Staying on Alone

by Alice B. Toklas
Published by Vintage Books, 1973
$15.00

This 1973 Vintage Books edition collects the correspondence of Alice B. Toklas during the twenty years following Gertrude Stein's death in 1946, edited by Edward Burns with an introduction by Gilbert Harrison. Written in Toklas's tiny, precise hand on tissue-thin paper, these letters reveal a sharp observer of modernist culture navigating grief, poverty, and the complicated legacy of her partnership with Stein.

The letters sparkle with shrewd observations about twentieth-century luminaries: Thornton Wilder, Cecil Beaton, Carl Van Vechten, Anita Loos, and many others. Toklas writes with wit about Picasso, Hemingway, Fitzgerald, and the changing Paris literary scene, all while managing Stein's literary estate and struggling with diminishing resources. Her voice—devoted yet independent, gossipy yet profound—emerges distinct from Stein's famous ventriloquism in The Autobiography of Alice B. Toklas.

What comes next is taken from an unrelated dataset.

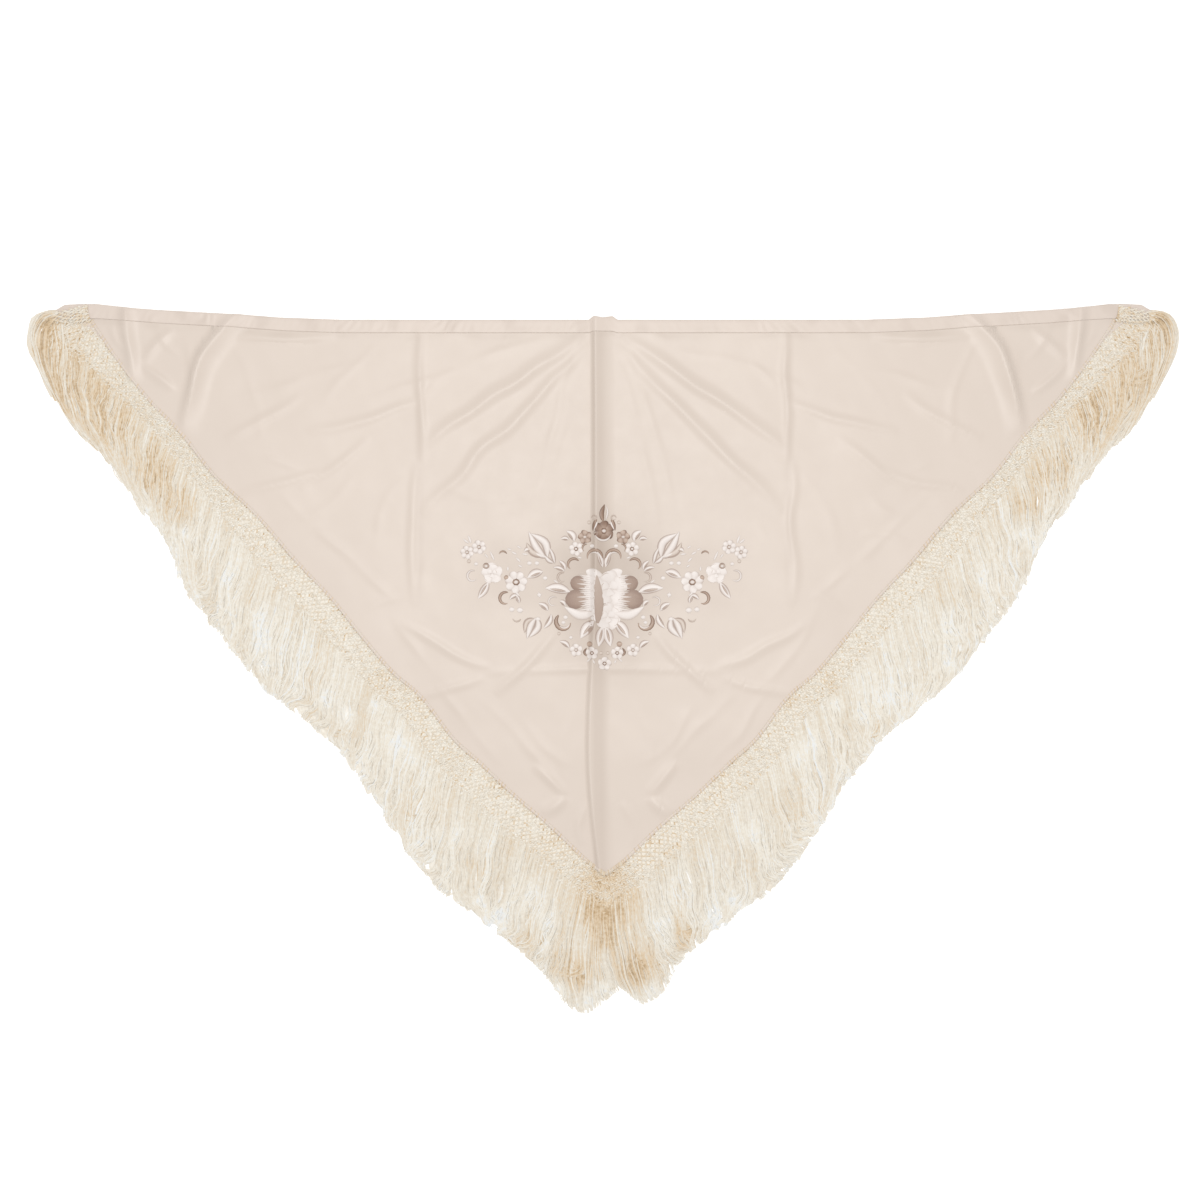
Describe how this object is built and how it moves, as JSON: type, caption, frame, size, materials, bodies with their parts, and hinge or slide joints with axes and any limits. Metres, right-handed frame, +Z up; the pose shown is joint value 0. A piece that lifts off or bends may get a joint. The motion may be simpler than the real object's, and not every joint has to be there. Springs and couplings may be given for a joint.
{
  "type": "fringed triangular shawl",
  "caption": "Triangular silk shawl laid flat, with a narrow top hem, knotted net border, long wavy fringe and raised floral embroidery.",
  "frame": {"origin": "on the surface that the shawl lies on, below the middle of its outline", "axes": "+X along the long hemmed edge, +Y from the tip towards that edge, +Z up from the surface"},
  "size_m": [1.543, 0.9501, 0.0101],
  "materials": {
    "satin": "soft blush silk satin",
    "net": "knotted ivory silk cord",
    "fringe": "lustrous ivory silk strands",
    "stitch_white": "raised satin stitch, white silk",
    "stitch_beige": "raised satin stitch, beige silk",
    "stitch_brown": "raised satin stitch, brown silk"
  },
  "bodies": {
    "root": {"silk_panel": "satin", "top_hem_left": "satin", "top_hem_middle": "satin", "top_hem_right": "satin", "net_left": "net", "net_right": "net", "fringe_left": "fringe", "fringe_right": "fringe", "stitched_rose_large": "stitch_white", "stitched_rose_small": "stitch_white", "stitched_flower_top": "stitch_brown", "stitched_flower_bottom": "stitch_beige", "stitched_petal_upper_left": "stitch_brown", "stitched_petal_upper_right": "stitch_brown", "stitched_petal_lower_left": "stitch_brown", "stitched_petal_lower_right": "stitch_brown", "stitched_flower_small_left": "stitch_beige", "stitched_flower_small_right": "stitch_beige", "stitched_bud_tall_left": "stitch_white", "stitched_bud_tall_right": "stitch_white", "stitched_bud_side_left": "stitch_beige", "stitched_bud_side_right": "stitch_beige", "stitched_flower_wide_left": "stitch_white", "stitched_flower_wide_right": "stitch_white", "stitched_rose_outer_left": "stitch_white", "stitched_rose_outer_right": "stitch_white", "stitched_flower_twin_left": "stitch_beige", "stitched_flower_twin_right": "stitch_beige", "stitched_leaf_outer_left": "stitch_white", "stitched_leaf_outer_right": "stitch_white", "stitched_leaf_spray_left": "stitch_white", "stitched_leaf_spray_right": "stitch_white", "stitched_bud_low_left": "stitch_beige", "stitched_bud_low_right": "stitch_beige", "stitched_scroll_low_left": "stitch_brown", "stitched_scroll_low_right": "stitch_brown", "stitched_scroll_outer_left": "stitch_brown", "stitched_scroll_outer_right": "stitch_brown", "stitched_flower_low_left": "stitch_beige", "stitched_flower_low_right": "stitch_beige", "stitched_arch_left": "stitch_brown", "stitched_arch_right": "stitch_brown", "stitched_leaf_side_left": "stitch_white", "stitched_leaf_side_right": "stitch_white", "stitched_leaf_under_left": "stitch_white", "stitched_leaf_under_right": "stitch_white", "stitched_leaf_low_left": "stitch_white", "stitched_leaf_low_right": "stitch_white"}
  },
  "joints": []
}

This Vintage paperback made Toklas's remarkable correspondence accessible to general readers, revealing that the woman often treated as merely Stein's companion possessed her own genius for friendship, observation, and epistolary art. The collection documents midcentury modernism's twilight years through the eyes of one of its most perceptive witnesses.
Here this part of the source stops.